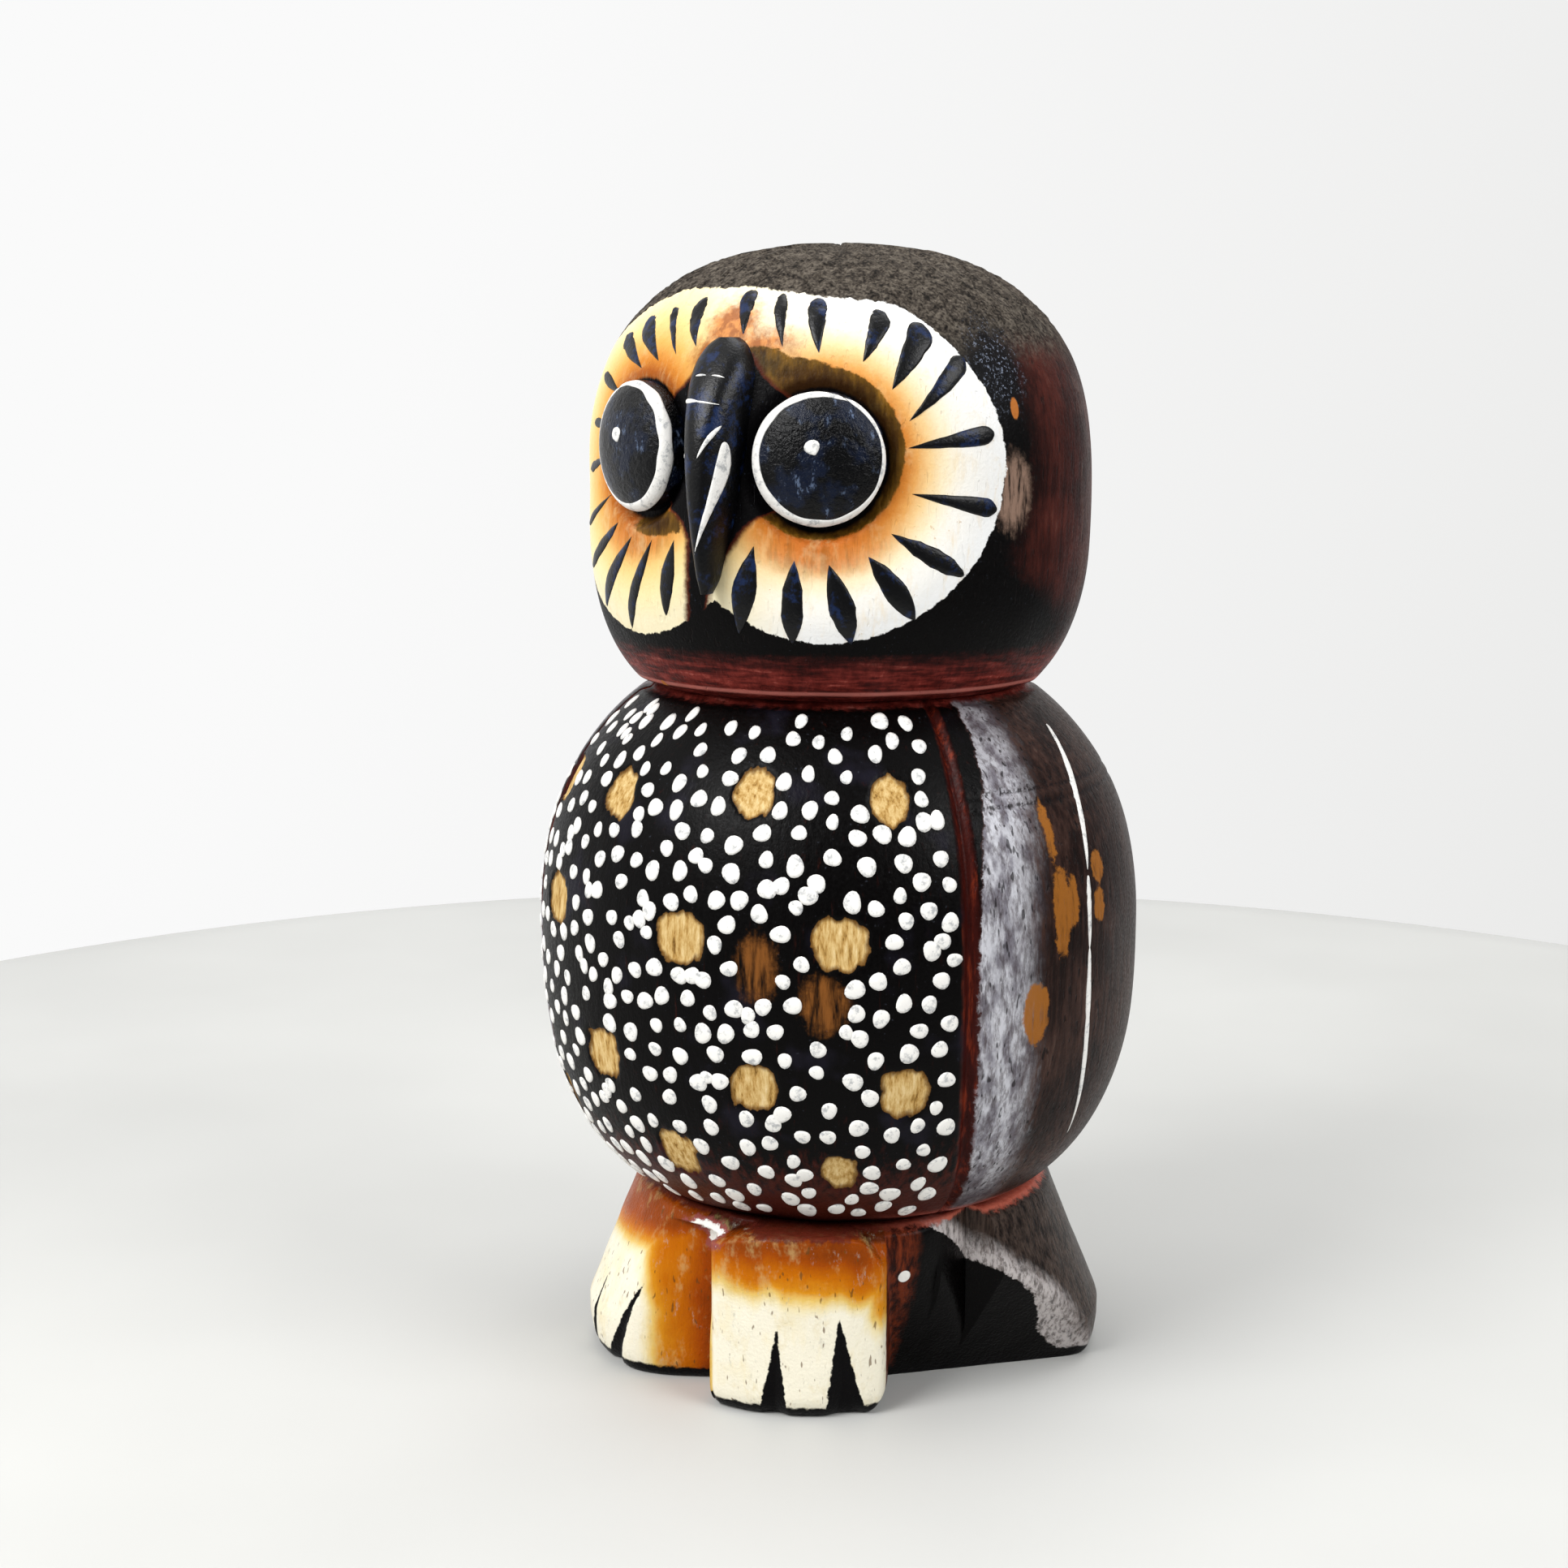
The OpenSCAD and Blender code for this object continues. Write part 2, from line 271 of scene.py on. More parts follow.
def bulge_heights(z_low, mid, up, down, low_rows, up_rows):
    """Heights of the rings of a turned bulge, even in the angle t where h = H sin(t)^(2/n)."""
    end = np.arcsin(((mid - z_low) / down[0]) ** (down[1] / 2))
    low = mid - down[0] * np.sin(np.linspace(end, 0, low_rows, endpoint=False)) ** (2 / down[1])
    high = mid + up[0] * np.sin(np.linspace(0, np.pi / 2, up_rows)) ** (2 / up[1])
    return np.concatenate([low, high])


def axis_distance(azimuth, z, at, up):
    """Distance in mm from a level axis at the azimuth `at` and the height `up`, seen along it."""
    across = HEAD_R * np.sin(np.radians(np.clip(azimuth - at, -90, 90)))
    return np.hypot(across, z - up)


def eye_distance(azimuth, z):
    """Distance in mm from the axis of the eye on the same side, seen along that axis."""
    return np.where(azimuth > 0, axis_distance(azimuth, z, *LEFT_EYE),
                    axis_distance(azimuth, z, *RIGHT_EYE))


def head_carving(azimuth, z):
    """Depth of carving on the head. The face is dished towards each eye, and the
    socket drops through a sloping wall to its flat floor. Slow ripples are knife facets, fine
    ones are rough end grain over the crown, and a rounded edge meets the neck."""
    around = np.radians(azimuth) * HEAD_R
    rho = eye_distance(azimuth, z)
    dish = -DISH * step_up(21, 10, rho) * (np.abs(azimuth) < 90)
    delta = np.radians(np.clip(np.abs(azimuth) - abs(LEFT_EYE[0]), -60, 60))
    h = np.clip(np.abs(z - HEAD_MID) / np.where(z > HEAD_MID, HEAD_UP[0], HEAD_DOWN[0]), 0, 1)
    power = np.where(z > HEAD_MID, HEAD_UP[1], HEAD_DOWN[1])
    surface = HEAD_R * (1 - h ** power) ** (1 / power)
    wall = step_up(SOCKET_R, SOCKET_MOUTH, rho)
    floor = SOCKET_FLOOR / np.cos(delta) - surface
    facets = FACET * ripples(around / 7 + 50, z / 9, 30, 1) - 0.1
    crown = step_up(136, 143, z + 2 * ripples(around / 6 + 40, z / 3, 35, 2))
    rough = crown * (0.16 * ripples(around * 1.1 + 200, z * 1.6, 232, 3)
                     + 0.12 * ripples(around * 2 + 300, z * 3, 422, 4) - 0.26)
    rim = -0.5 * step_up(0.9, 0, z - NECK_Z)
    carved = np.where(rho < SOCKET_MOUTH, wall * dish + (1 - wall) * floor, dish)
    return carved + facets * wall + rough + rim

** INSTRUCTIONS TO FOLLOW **
Quote exactly the stretch of lines above that starts at the first one and ends at the line with "axis_distance(azimuth, z, *RIGHT_EYE))", and nothing beyond it.

** EXERCISE SOLUTION **
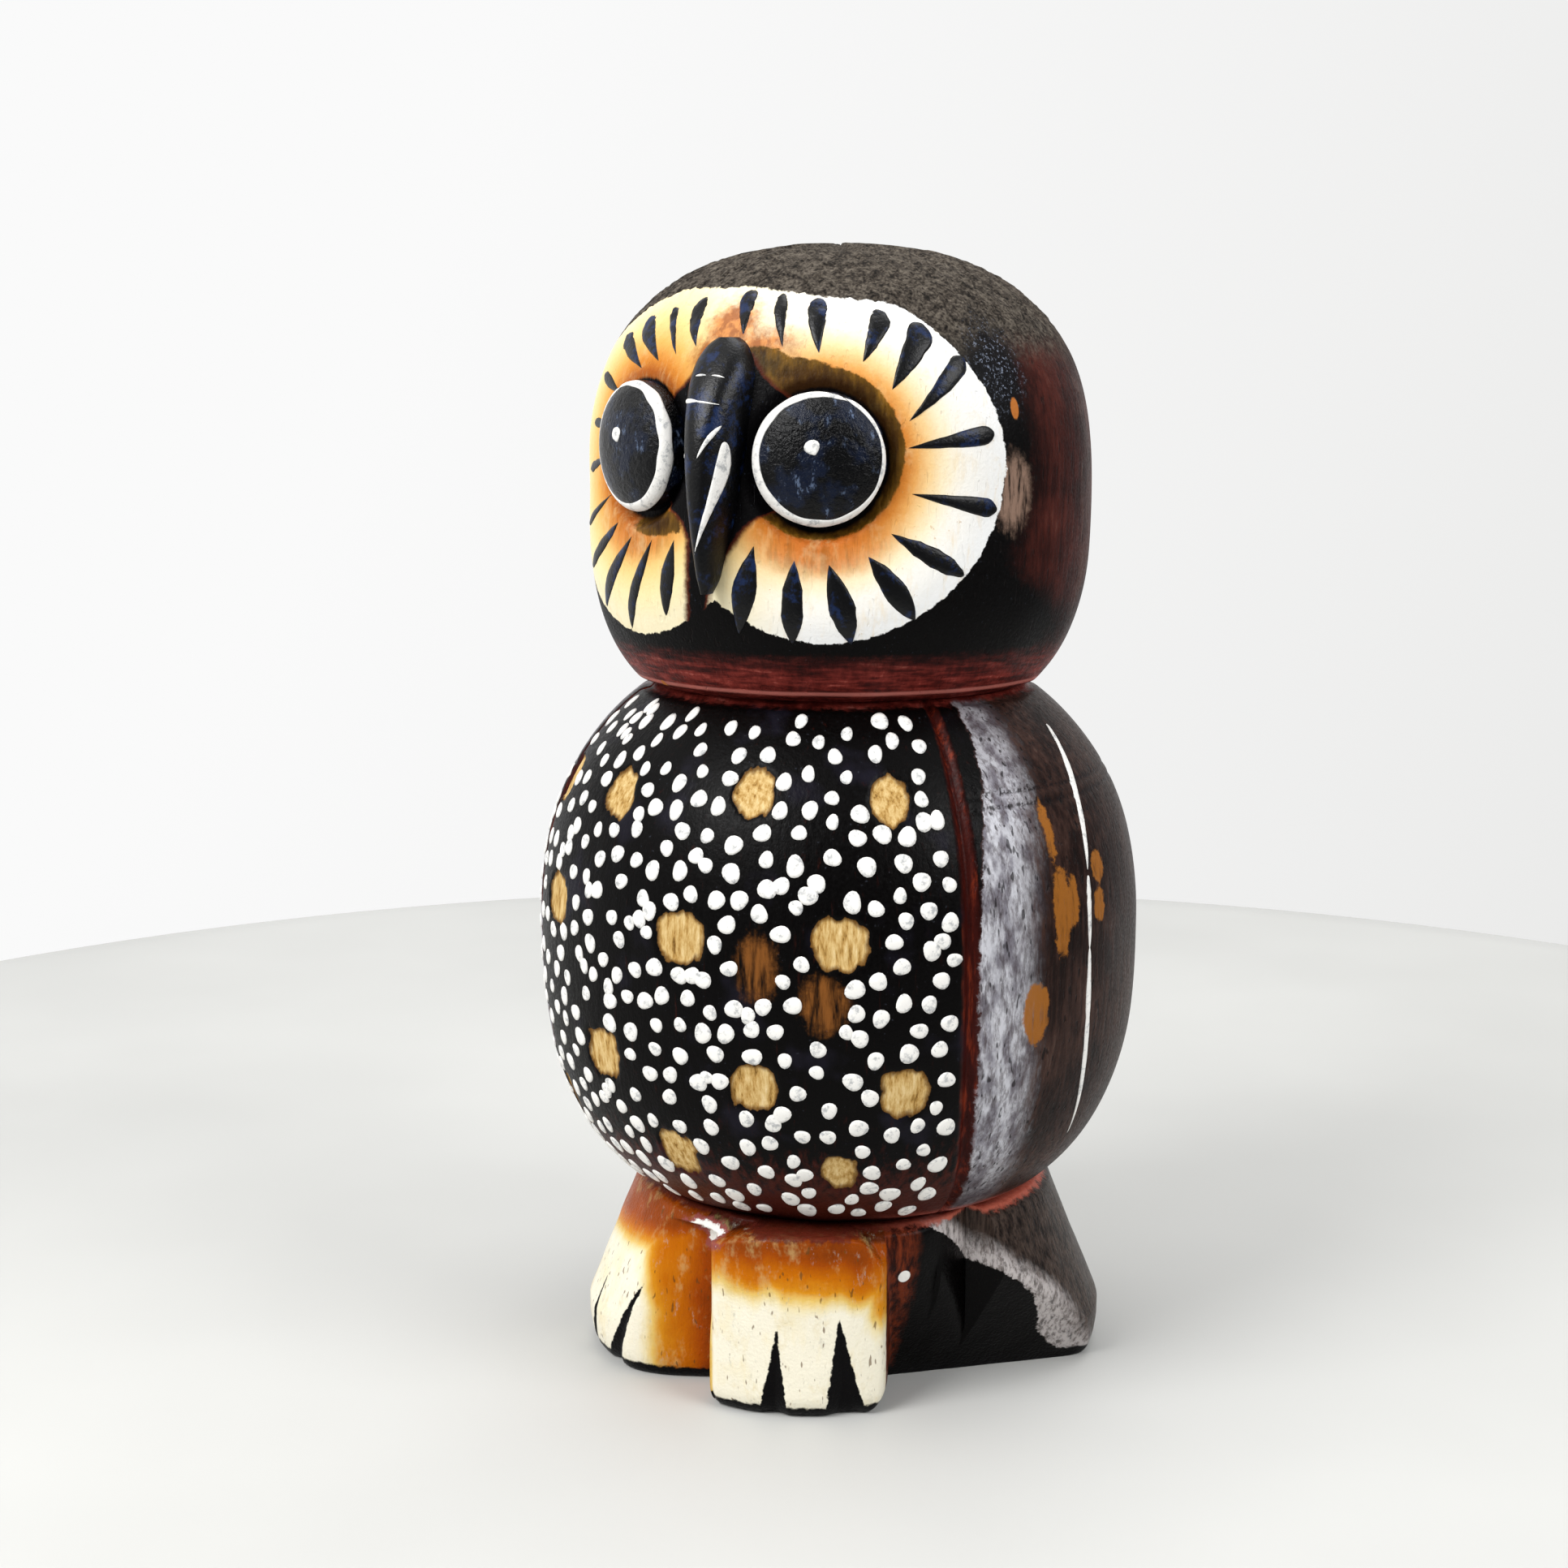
The OpenSCAD and Blender code for this object continues. Write part 2, from line 271 of scene.py on. More parts follow.
def bulge_heights(z_low, mid, up, down, low_rows, up_rows):
    """Heights of the rings of a turned bulge, even in the angle t where h = H sin(t)^(2/n)."""
    end = np.arcsin(((mid - z_low) / down[0]) ** (down[1] / 2))
    low = mid - down[0] * np.sin(np.linspace(end, 0, low_rows, endpoint=False)) ** (2 / down[1])
    high = mid + up[0] * np.sin(np.linspace(0, np.pi / 2, up_rows)) ** (2 / up[1])
    return np.concatenate([low, high])


def axis_distance(azimuth, z, at, up):
    """Distance in mm from a level axis at the azimuth `at` and the height `up`, seen along it."""
    across = HEAD_R * np.sin(np.radians(np.clip(azimuth - at, -90, 90)))
    return np.hypot(across, z - up)


def eye_distance(azimuth, z):
    """Distance in mm from the axis of the eye on the same side, seen along that axis."""
    return np.where(azimuth > 0, axis_distance(azimuth, z, *LEFT_EYE),
                    axis_distance(azimuth, z, *RIGHT_EYE))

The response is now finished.